If a major bank were to go bankrupt in Canada, in such a highly concentrated market, how would the Canadian economy be affected? To ask the question is to answer it. The result would be disastrous. We therefore have to make sure that these banks are on extremely solid financial ground.

Under the 2001 regime, medium-sized banks with equity between $1 billion and $5 billion can be closely held, but are subject to a 35 per cent public float requirement (unless a ministerial exemption is obtained). Thus, there is at least some distribution of assets. This ensures that, if one of the shareholders is having difficulties, the financial institution itself can overcome the difficulties.
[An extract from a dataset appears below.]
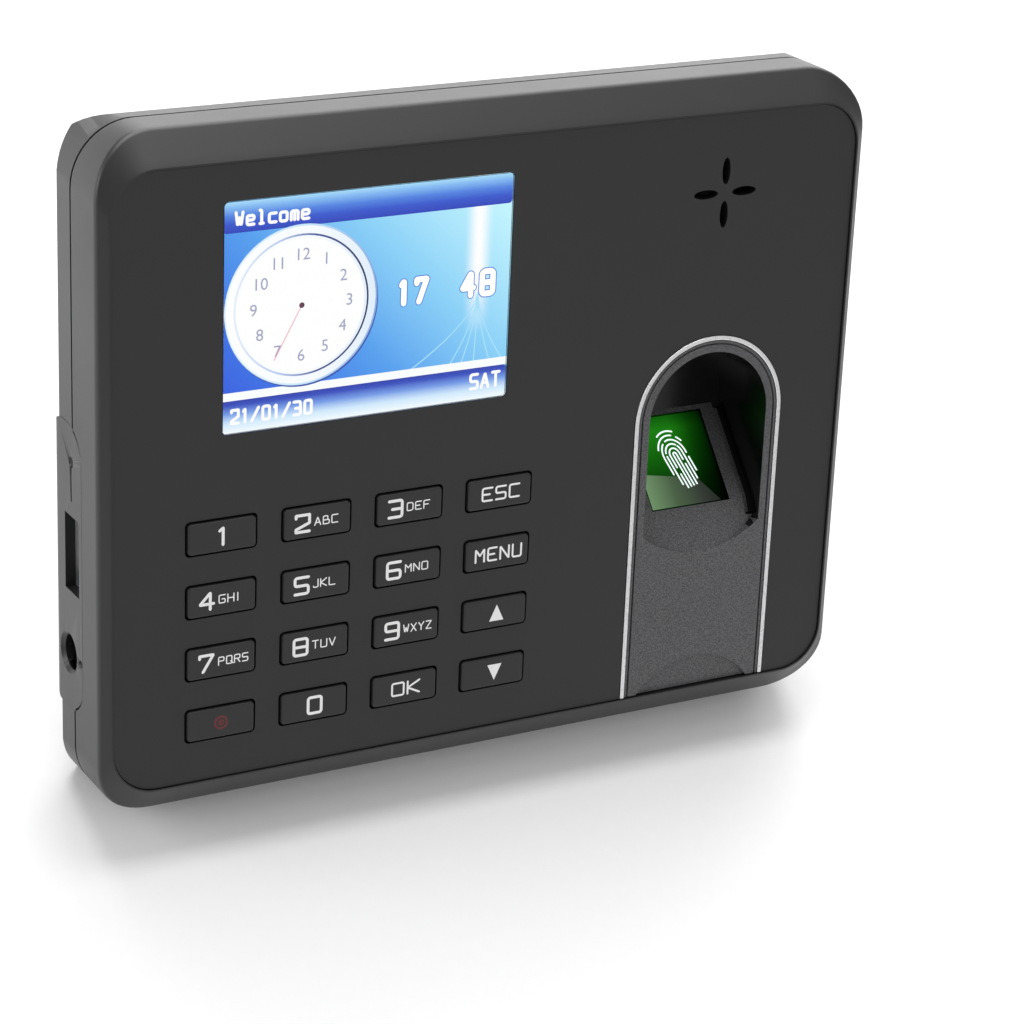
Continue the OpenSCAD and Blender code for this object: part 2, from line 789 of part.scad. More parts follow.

Furthermore, the threshold for small banks, which can be wholly owned by a single shareholder, was set at $1 billion to encourage new entrants.

The intent of Bill C-37 is to change the equity thresholds in order to adjust to the new reality of the considerable growth in the banking industry since 2001. Thus, the equity threshold for sole ownership, that is, a single shareholder, would be raised to $2 billion. Furthermore, banks whose equity varies between $2 billion and $8 billion, rather than between $1 billion and $5 billion, must henceforth have a minimum of 35% of their voting shares listed on the stock exchange. Lastly, banks whose equity is greater than $8 billion, rather than $5 billion, as in 2001, must be widely held. Of course, this is nothing new to anyone here, but once again, for our viewers, a widely held company means that no one shareholder can hold more than 50% of the voting shares.

Finally, to account for the reality that Canadian banks are purchasing more and more foreign banks, the minority would be increased, which means that the voting majority on the board of directors must be Canadian citizens, not necessarily by birth or nationality, but Canadian citizens, nonetheless.